In order to become a franchise, you will need to enter into an agreement with the franchisor. A franchise agreement is often incredibly detailed and includes binding terms on fees, royalty payments, site’s location, operations, marketing, and sales. It also includes numerous restrictions that are imposed on a franchisee by the franchisor to protect the franchise brand and allow for a standard system to operate the franchise locations. There may be multiple agreements that may need to be reviewed and executed especially if you are considering the purchase of multiple units. These contracts can be overwhelming and complex for a person to review and understand on their own.

You can count on our team to help you understand the terms, long-term consequences, and liabilities you undertake when you sign the franchisee agreement.


Franchise operations involve all the normal tasks associated with running a business and in addition, there is a need to manage the relationship with the franchisor and be compliant to the franchisor requirements.
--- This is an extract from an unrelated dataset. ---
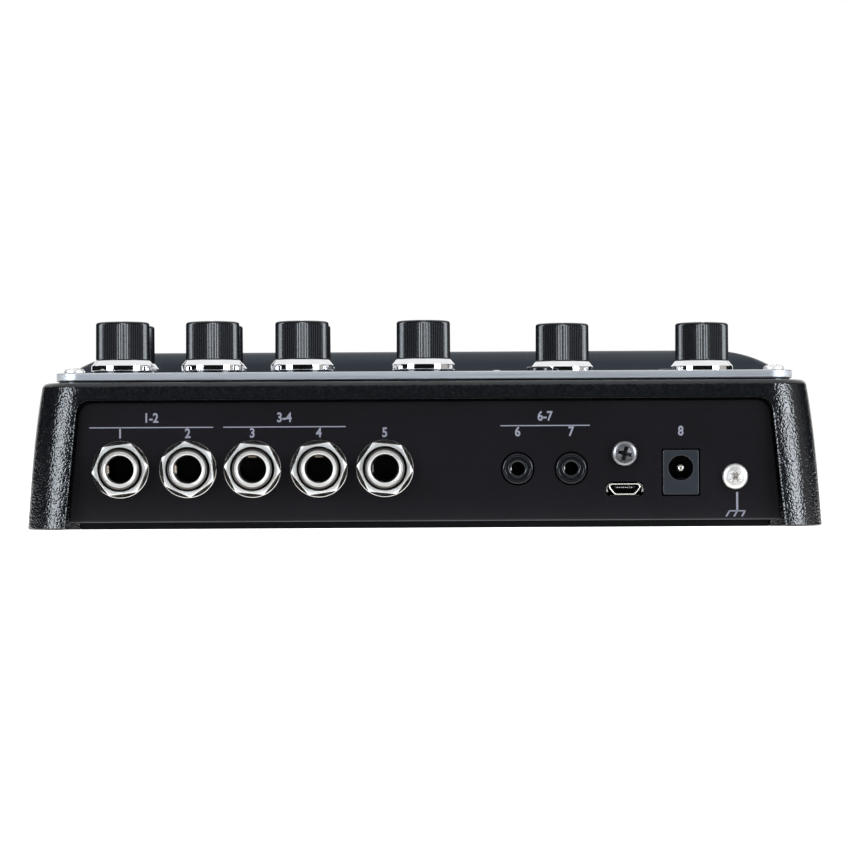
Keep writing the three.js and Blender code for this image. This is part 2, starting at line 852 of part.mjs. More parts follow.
// Clear pin that brings a lamp's light up through the plate
function makeMemoryGuide() {
  const flangeTop = -plateThickness - clearance;
  return turned([
    [0, flangeTop - buttonFlangeHeight],
    [lampGuideRadius + buttonFlange, flangeTop - buttonFlangeHeight],
    [lampGuideRadius + buttonFlange, flangeTop],
    [lampGuideRadius, flangeTop],
    [lampGuideRadius, lampGuideRise],
    [0, lampGuideRise + clearance],
  ], screwSides);
}

const memoryGuide = addPart('memory_light_guide', makeMemoryGuide(), clearLens, panel);
memoryGuide.position.set(memoryLamp.x, memoryLamp.y, 0);

// Control board with a rotary control under each knob, key switches and a lamp
function makeControlBoard() {
  const boardTop = controlFoot;
  const halfX = plateHalfWidth - plateLedge - boardMargin;
  const halfY = plateDepth / 2 - plateLedge;
  const board = slab(
    rectangleShape(halfX, halfY, boardMargin, 0, -plateDepth / 2),
    boardTop - boardThickness,
    boardTop,
  );
  let whole = solid(board);
  knobs.forEach(({ x, y }) => {
    const half = controlSize / 2;
    const box = block(x - half, x + half, y - half, y + half, boardTop - fusedDepth, controlTop);
    const well = post(shaftRadius + clearance, controlFoot + controlFloor, controlTop + cutOverrun, holeSides)
      .translate(x, y, 0);
    whole = cut(joined(whole, solid(box)), solid(well));
  });
  [memoryButton, tapeButton].forEach(({ x, y }) => {
    const half = keySwitchSize / 2;
    const top = buttonFoot - buttonTravel - clearance;
    whole = joined(whole, solid(block(x - half, x + half, y - half, y + half, boardTop - fusedDepth, top)));
  });
  const half = lampSize / 2;
  const lampTop = -plateThickness - buttonFlangeHeight - 2 * clearance;
  const lamp = block(
    memoryLamp.x - half, memoryLamp.x + half, memoryLamp.y - half, memoryLamp.y + half,
    boardTop - fusedDepth, lampTop,
  );
  return joined(whole, solid(lamp));
}

addPart('control_board', makeControlBoard(), boardGreen, panel);

// Rear panel and what it carries

const washerWidth = 2 * washerRadius;
const screwHeadWidth = 2 * panelScrewHeadRadius;
const socketEndX = rearPost.x - postRadius - clearance;
const freeWidth = 2 * socketEndX - jackGapShares.length * washerWidth
  - miniJackGapShares.length * miniBodyWidth - usbWidth - dcWidth - screwHeadWidth;

// Walks along the socket row from the +X end and gives the next piece's centre
let rowEdgeX = socketEndX;
function nextPlace(width, gapShare) {
  const x = rowEdgeX - gapShare * freeWidth - width / 2;
  rowEdgeX = x - width / 2;
  return x;
}

const jackPlaces = jackGapShares.map((share) => nextPlace(washerWidth, share));
const miniJackPlaces = miniJackGapShares.map((share) => nextPlace(miniBodyWidth, share));
const usbX = nextPlace(usbWidth, usbGapShare);
const dcX = nextPlace(dcWidth, dcGapShare);
const groundScrewX = nextPlace(screwHeadWidth, groundScrewGapShare);
const panelFoot = coverThickness + clearance;

function makeRearPanel() {
  const shape = recessShape(panelEdgeGap, panelFoot);
  jackPlaces.forEach((x) => {
    shape.holes.push(roundHole(jackNoseRadius + clearance, x, jackHeight, socketSides));
  });
  miniJackPlaces.forEach((x) => {
    shape.holes.push(roundHole(miniNoseRadius + clearance, x, miniJackHeight, socketSides));
  });
  shape.holes.push(rectangleShape(
    usbWidth / 2 + 2 * clearance, usbThickness / 2 + clearance, clearance, usbX, usbHeight,
  ));
  shape.holes.push(rectangleShape(
    dcWidth / 2 + clearance, dcTall / 2 + clearance, clearance, dcX, dcFoot + dcTall / 2,
  ));
  shape.holes.push(roundHole(screwRadius + clearance, usbX, panelScrewHeight, screwSides));
  shape.holes.push(roundHole(screwRadius + clearance, groundScrewX, groundScrewHeight, screwSides));
  return wallSlab(shape, panelFrontY - panelThickness, panelFrontY);
}

addPart('rear_panel', makeRearPanel(), panelBlack);

const panelBackY = panelFrontY - panelThickness - clearance;

// Quarter-inch socket: a bored nose through the panel with its body behind
function makeJack() {
  const half = jackBodyWidth / 2;
  const backY = panelBackY - jackBodyDepth;
  const body = joined(
    solid(block(-half, half, backY, panelBackY, socketFootZ - jackHeight, half)),
    solid(prong(jackNoseRadius, panelBackY - fusedDepth, panelFrontY + jackNoseProud, socketSides)),
  );
  return cut(body, solid(prong(jackBoreRadius, backY + jackBackWall, halfDepth + cutOverrun, socketSides)));
}

// Hexagon nut with a thin washer under it
function makeJackNut() {
  const washerRear = panelFrontY + washerThickness;
  const body = joined(
    solid(prong(washerRadius, panelFrontY, washerRear, socketSides)),
    solid(prong(nutAcrossCorners / 2, washerRear - fusedDepth, washerRear + nutThickness, nutSides)),
  );
  const bore = jackNoseRadius + clearance;
  return cut(body, solid(prong(bore, panelFrontY - cutOverrun, halfDepth + cutOverrun, socketSides)));
}

jackPlaces.forEach((x, i) => {
  addPart(`jack_${i + 1}`, makeJack(), nickel).position.set(x, 0, jackHeight);
  const nut = addPart(`jack_nut_${i + 1}`, makeJackNut(), nickel);
  nut.position.set(x, 0, jackHeight);
  nut.rotation.y = THREE.MathUtils.degToRad(nutTurns[i]);
});

// 3.5 mm socket: a stepped moulded nose just proud of the panel
function makeMiniJack() {
  const half = miniBodyWidth / 2;
  const noseY = panelFrontY + miniNoseProud;
  const body = joined(
    solid(block(-half, half, panelBackY - miniBodyDepth, panelBackY, socketFootZ - miniJackHeight, half)),
    solid(prong(miniNoseRadius, panelBackY - fusedDepth, noseY, socketSides)),
  );
  return cut(
    body,
    solid(prong(miniBoreRadius, panelBackY - miniBodyDepth + jackBackWall, noseY + cutOverrun, holeSides)),
    solid(prong(miniRingRadius - miniRingStep, noseY - miniRingStep, noseY + cutOverrun, socketSides)),
  );
}

miniJackPlaces.forEach((x, i) => {
  addPart(`mini_jack_${i + 1}`, makeMiniJack(), glossBlack).position.set(x, 0, miniJackHeight);
});

// Data socket: a thin shell, narrower at its foot, round a tongue
function makeUsbPort() {
  const outline = (drawnIn) => {
    const [half, tall] = [usbWidth / 2 - drawnIn, usbThickness / 2 - drawnIn];
    return new THREE.Shape([
      new THREE.Vector2(-half + usbTaper, -tall),
      new THREE.Vector2(half - usbTaper, -tall),
      new THREE.Vector2(half, -tall + usbTaper),
      new THREE.Vector2(half, tall),
      new THREE.Vector2(-half, tall),
      new THREE.Vector2(-half, -tall + usbTaper),
    ]);
  };
  const backY = panelFrontY - usbDepth;
  const tongueHalf = usbTongueWidth / 2;
  const tongue = block(
    -tongueHalf, tongueHalf, backY, panelFrontY - usbShell - clearance,
    -usbTongueThickness / 2, usbTongueThickness / 2,
  );
  const hollow = solid(wallSlab(outline(usbShell), backY + jackBackWall, panelFrontY + cutOverrun));
  return joined(solid(wallSlab(outline(0), backY, panelFrontY)).subtract(hollow), solid(tongue));
}

addPart('usb_port', makeUsbPort(), nickel).position.set(usbX, 0, usbHeight);

// Power socket: a moulded block with a bore and a hole that seats its pin
function makeDcJack() {
  const backY = panelFrontY - dcDepth;
  const boreFloorY = panelFrontY - dcBoreDepth;
  const half = dcWidth / 2;
  return cut(
    solid(block(-half, half, backY, panelFrontY, -dcBoreRise, dcTall - dcBoreRise)),
    solid(prong(dcBoreRadius, boreFloorY, panelFrontY + cutOverrun, socketSides)),
    solid(prong(dcPinRadius + clearance, boreFloorY - dcPinSeat, boreFloorY + cutOverrun)),
  );
}

function makeDcPin() {
  const boreFloorY = panelFrontY - dcBoreDepth;
  const tipY = panelFrontY - dcPinInset;
  return turnedRearward([
    [0, boreFloorY - dcPinSeat + clearance],
    [dcPinRadius, boreFloorY - dcPinSeat + clearance],
    [dcPinRadius, tipY - dcPinRadius / 2],
    [dcPinRadius / 2, tipY],
    [0, tipY],
  ], screwSides);
}

addPart('dc_jack', makeDcJack(), moulded).position.set(dcX, 0, dcBoreHeight);
addPart('dc_pin', makeDcPin(), nickel).position.set(dcX, 0, dcBoreHeight);

// Screws through the rear panel
[
  ['rear_panel_screw', usbX, panelScrewHeight, darkSteel],
  ['ground_screw', groundScrewX, groundScrewHeight, nickel],
].forEach(([name, x, z, material]) => {
  const profile = domedScrew(panelScrewHeadRadius, panelScrewHeadHeight, screwLength);
  addPart(name, turnedRearward(profile, holeSides), material).position.set(x, panelFrontY, z);
});

// Socket board under the sockets
function makeJackBoard() {
  const top = socketFootZ - clearance;
  const endX = rearPost.x - postRadius - 2 * clearance;
  const rearY = panelBackY - clearance;
  const board = solid(block(-endX, endX, rearY - jackBoardDepth, rearY, top - boardThickness, top));
  const chipY = rearY - jackBoardDepth + chipWidth / 2 + clearance;
  const chips = [miniJackPlaces[0], dcX].map((x) => solid(block(
    x - chipLength / 2, x + chipLength / 2, chipY - chipWidth / 2, chipY + chipWidth / 2,
    top - boardThickness - chipHeight, top - boardThickness + fusedDepth,
  )));
  return joined(board, ...chips);
}

addPart('jack_board', makeJackBoard(), boardGreen);

// Bottom cover: a sheet inside the case's foot with a tongue under the rear panel
const coverScrewPlaces = [
  { x: -rearPost.x, y: rearPost.y },
  { x: rearPost.x, y: rearPost.y },
  { x: -frontPost.x, y: frontPost.y },
  { x: frontPost.x, y: frontPost.y },
];

// A countersunk head with its shank above it, as turned from the cover's underside
function countersunk(grow, length) {
  return [
    [0, 0],
    [coverScrewHeadRadius + grow, 0],
    [screwRadius + grow, coverScrewHeadHeight],
    [screwRadius + grow, length],
    [0, length],
  ];
}

function makeBottomCover() {
  const drawnIn = caseWall + clearance;
  const inset = drawnIn + wallInset(coverThickness);
  const corner = Math.max(caseCornerRadius - drawnIn, caseEdgeRadius);
  const rearY = innerRearY - clearance;
  const tongue = halfWidth - recessFootMargin - recessLedge - 2 * clearance;
  const outline = rectangleShape(halfWidth - inset, halfDepth - inset, corner);
  const beforeRearWall = block(
    -caseWidth, caseWidth, -caseDepth, rearY, -cutOverrun, coverThickness + cutOverrun,
  );
  let sheet = joined(
    solid(slab(outline, 0, coverThickness)).intersect(solid(beforeRearWall)),
    solid(block(-tongue, tongue, rearY - fusedDepth, panelFrontY, 0, coverThickness)),
  );
  coverScrewPlaces.forEach(({ x, y }) => {
    const head = turned(countersunk(clearance, coverThickness + cutOverrun), screwSides).translate(x, y, 0);
    sheet = cut(sheet, solid(head));
  });
  return sheet;
}

addPart('bottom_cover', makeBottomCover(), satinBlack);

coverScrewPlaces.forEach(({ x, y }, i) => {
  const screw = addPart(`cover_screw_${i + 1}`, turned(countersunk(0, screwLength), screwSides), darkSteel);
  screw.position.set(x, y, 0);
});

export default pedal;
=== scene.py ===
import json
from math import acos, asin, atan2, copysign, cos, pi, radians, sin, sqrt, tan

import bmesh
import bpy
from mathutils import Matrix, Vector


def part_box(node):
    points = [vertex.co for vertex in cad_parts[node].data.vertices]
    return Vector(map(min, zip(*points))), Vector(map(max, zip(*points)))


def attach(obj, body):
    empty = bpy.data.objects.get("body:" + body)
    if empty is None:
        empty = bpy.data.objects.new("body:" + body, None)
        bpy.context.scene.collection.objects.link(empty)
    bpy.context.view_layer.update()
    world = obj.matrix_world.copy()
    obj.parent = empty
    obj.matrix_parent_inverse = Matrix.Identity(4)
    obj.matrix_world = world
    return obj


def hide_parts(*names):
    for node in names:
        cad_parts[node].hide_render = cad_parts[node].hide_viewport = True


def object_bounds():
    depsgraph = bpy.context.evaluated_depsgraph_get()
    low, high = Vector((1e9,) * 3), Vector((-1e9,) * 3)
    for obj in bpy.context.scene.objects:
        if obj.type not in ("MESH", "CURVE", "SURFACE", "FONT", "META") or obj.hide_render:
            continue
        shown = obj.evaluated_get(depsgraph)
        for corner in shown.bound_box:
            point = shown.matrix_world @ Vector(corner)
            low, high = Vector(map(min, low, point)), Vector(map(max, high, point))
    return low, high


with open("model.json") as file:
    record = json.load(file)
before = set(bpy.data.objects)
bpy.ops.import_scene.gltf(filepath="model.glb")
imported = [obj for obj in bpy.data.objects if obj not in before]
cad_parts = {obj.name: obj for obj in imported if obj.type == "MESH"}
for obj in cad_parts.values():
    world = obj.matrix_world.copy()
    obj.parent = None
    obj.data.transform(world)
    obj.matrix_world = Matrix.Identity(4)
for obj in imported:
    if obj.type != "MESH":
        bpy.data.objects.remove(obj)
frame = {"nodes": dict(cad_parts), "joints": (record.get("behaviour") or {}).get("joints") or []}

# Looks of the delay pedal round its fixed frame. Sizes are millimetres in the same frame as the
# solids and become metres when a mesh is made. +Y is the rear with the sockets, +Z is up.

cad_low, cad_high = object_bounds()

METRES = 0.001
CASE = "case"
GAP = 0.3
CUT_OVERRUN = 4.0
SLIVER = 0.002

# Case
HALF_WIDTH = cad_high.x / METRES
HALF_DEPTH = cad_high.y / METRES
RIM_HEIGHT = 35.4
CORNER_RADIUS = 10.4
EDGE_RADIUS = 1.3
CASE_WALL = 2.5
TOP_WALL = 2.3
REAR_WALL = 8.1
WALL_LEAN = 2.5
WALL_CROWN = 1.1
WALL_CROWN_POWER = 3
FOOT_EDGE = 0.35
RIM_LIFT = 0.2

# Plate
PLATE_THICKNESS = 2.25
PLATE_DEPTH = 57.9
PLATE_CORNER = 5.6
PLATE_EDGE = 0.32
PLATE_GAP = 0.35
PLATE_LEDGE = 6.0
PLATE_UNDERCUT = 0.27
PLATE_END_DRAW = 0.25
PLATE_HOLE_REACH = 4.0
SEAL_INSET = 1.4
SEAL_WIDTH = 1.1
SEAL_EDGE = 0.05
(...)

Since the franchisor wants to see the brand continue to succeed and has to provide a standard look and feel, consistency of products and services across multiple franchise locations, a franchisor has to impose controls over the business, often regulating the appearance of the unit, services or products offered and overall business operations. To ensure compliance, legal counsel is often necessary. Often legal issues such as negotiating contracts with vendors and suppliers, negotiating leases with landlord, legal documents involved in the purchase of products and services, issues with employee and contractor, customer complaints, and adherence to regulatory and government rules crop up while operating a franchise business.

Our firm can help you navigate the legal minefield so you can focus on operating and growing your business. By planning for these issues in advance in partnership with an experienced lawyer, you can avoid and mitigate risks associated with operating your franchise.

No matter whether you are buying your first franchise or you own multiple units, you need an experienced attorney on your side who can protect your interest and your assets. Get in touch with us today to have a business law adviser on your side.


Almost all franchise agreements impose certain restrictions when it comes to the franchisee selling an existing franchise location. The franchisor requires that the franchisee need to obtain written consent from the franchisor prior to the transfer or sale of a franchise. A purchaser’s financial situation is generally a threshold issue for the franchisor to find the prospective purchaser to be a qualified purchaser or transferee. In addition, such approval is contingent upon a number of additional factors such as transfer fee, completion of training by transferee / purchaser, upgrade of the facility to new franchisor standards, and prospective transferee / purchaser executing the then current franchise agreement instead of the version signed originally by the original franchisee.

Furthermore, the transaction generally may include a letter of intent, a buy-sell agreement, disclosure documents, and financial reports. It is essential that you consult an attorney experienced with such transactions to ensure that the transaction proceeds smoothly and your interests are adequately protected.